Marble was the material used by Stwosz for the gravestones of Kazimierz Jagiellonczyk (1492, Holy Cross Chapel inside the Cracow Cathedral), Piotr from Bnin, the bishop of Wloclawek (1493-94, Wloclawek Cathedra), and Zbigniew Olesnicki, the archbishop of Gniezno (1495, Gniezno cathedral). Each of these gravestones represents a different type. The first one (the Gravestone of Kazimierz Jagiellonczyk) continues the tradition of the canopied royal tombs that were erected in the Cracow Cathedral for the Polish kings starting from Wladyslaw Lokietek / Ladislaus the Elbow-High. The heraldic tomb decoration evokes the earlier gravestone of Wladyslaw Jagiello / Jogaila. The Gravestone of Piotr from Bnin is adjacent to the chapel's wall and covered with an oblique slab with the bishop's image. Finally, the Gravestone of Zbigniew Olesnicki is a slab which was originally set in the floor of the Gniezno Cathedral and is now set in its western wall.
The typological variety of gravestones by Stwosz would not be complete without the bronze gravestone of Filip Buonaccorsi called Kallimach (1496-1500, the Dominican Church in Cracow). Presumably designed in Cracow, it was later cast in the Vischer atelier in Nuremberg. Its composition resembles the design of a manuscript sheet, the image of Kallimach in his studio occupying the place where a miniature would have been. The surrounding bordure used to be three-sided, but the top strip has been lost and the two side ones have been switched. There is an inscription underneath.

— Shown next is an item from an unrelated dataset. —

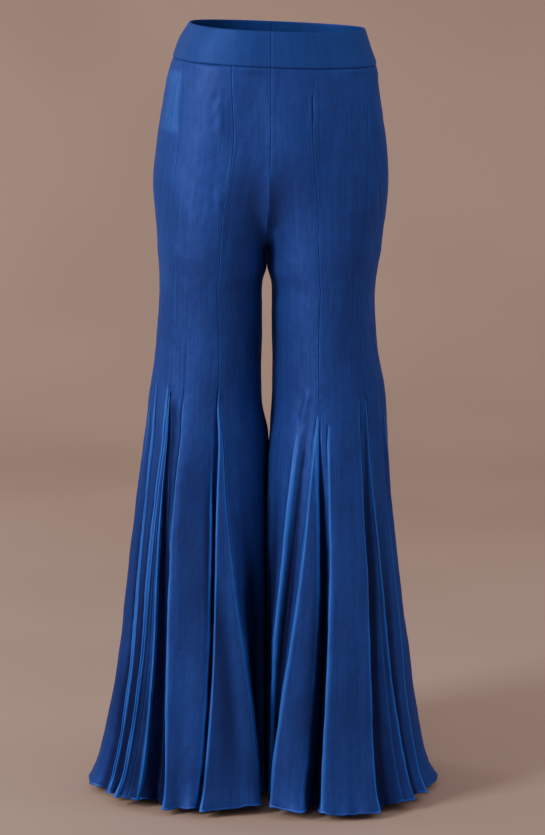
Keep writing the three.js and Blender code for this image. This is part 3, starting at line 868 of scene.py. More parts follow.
@dataclass
class ClothPiece:
    """One sewn piece: a closed wall of cloth between an outer and an inner face of equal grids."""

    name: str
    outer: Array
    inner: Array
    across: Array
    down: Array
    seam: Array
    # deep: how much painted shade; crest: how much painted highlight, and painted shade where it is negative
    deep: Array
    crest: Array
    outward_first: bool

    def mesh(self) -> bpy.types.Mesh:
        """Build the closed mesh, in metres, with its cut as a UV map, the distance to its seams, and its
        painted shade (deep) and painted highlight (crest).
        """
        rows, columns = self.outer.shape[:2]
        index = np.arange(rows * columns * 2).reshape(2, rows, columns)
        front, back = index
        quads = [
            self.quads(front[:-1, :-1], front[:-1, 1:], front[1:, 1:], front[1:, :-1]),
            self.quads(back[:-1, :-1], back[1:, :-1], back[1:, 1:], back[:-1, 1:]),
            self.quads(front[:-1, 0], front[1:, 0], back[1:, 0], back[:-1, 0]),
            self.quads(front[:-1, -1], back[:-1, -1], back[1:, -1], front[1:, -1]),
            self.quads(front[0, :-1], back[0, :-1], back[0, 1:], front[0, 1:]),
            self.quads(front[-1, :-1], front[-1, 1:], back[-1, 1:], back[-1, :-1]),
        ]
        faces = np.concatenate(quads)
        if not self.outward_first:
            faces = faces[:, ::-1]
        points = np.concatenate([self.outer.reshape(-1, 3), self.inner.reshape(-1, 3)]) * MM
        mesh = bpy.data.meshes.new(self.name)
        mesh.from_pydata(points.tolist(), [], faces.tolist())
        cut = mesh.uv_layers.new(name="cut")
        plan = np.stack([np.tile(self.across.ravel(), 2), np.tile(self.down.ravel(), 2)], axis=1) * MM
        cut.data.foreach_set("uv", plan[faces.ravel()].ravel())
        for name, values in (("seam", self.seam * MM), ("deep", self.deep), ("crest", self.crest)):
            mesh.attributes.new(name, "FLOAT", "POINT").data.foreach_set("value", np.tile(values.ravel(), 2))
        mesh.shade_smooth()
        return mesh

    @staticmethod
    def quads(*corners: Array) -> Array:
        """Stack four grids of corners into a list of faces."""
        return np.stack([corner.ravel() for corner in corners], axis=1)

    def area(self) -> float:
        """Measure the outer face in square metres."""
        p = self.outer * MM
        a, b = p[1:, 1:] - p[:-1, :-1], p[1:, :-1] - p[:-1, 1:]
        return float(np.linalg.norm(np.cross(a, b), axis=-1).sum() / 2)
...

Stwosz's work, especially St Mary's Altar, must have been highly appreciated by his contemporaries, as evidenced by his release from tax duties in 1483. It set the direction in which art would develop not only in Cracow and Malopolska, but also in Zips, Silesia and, farther still, in Prussia, Czech, Hungary and Transylvania. Stwosz had a number of disciples in his Cracow atelier, including his son Stanislaw (Stanislaw Stwosz).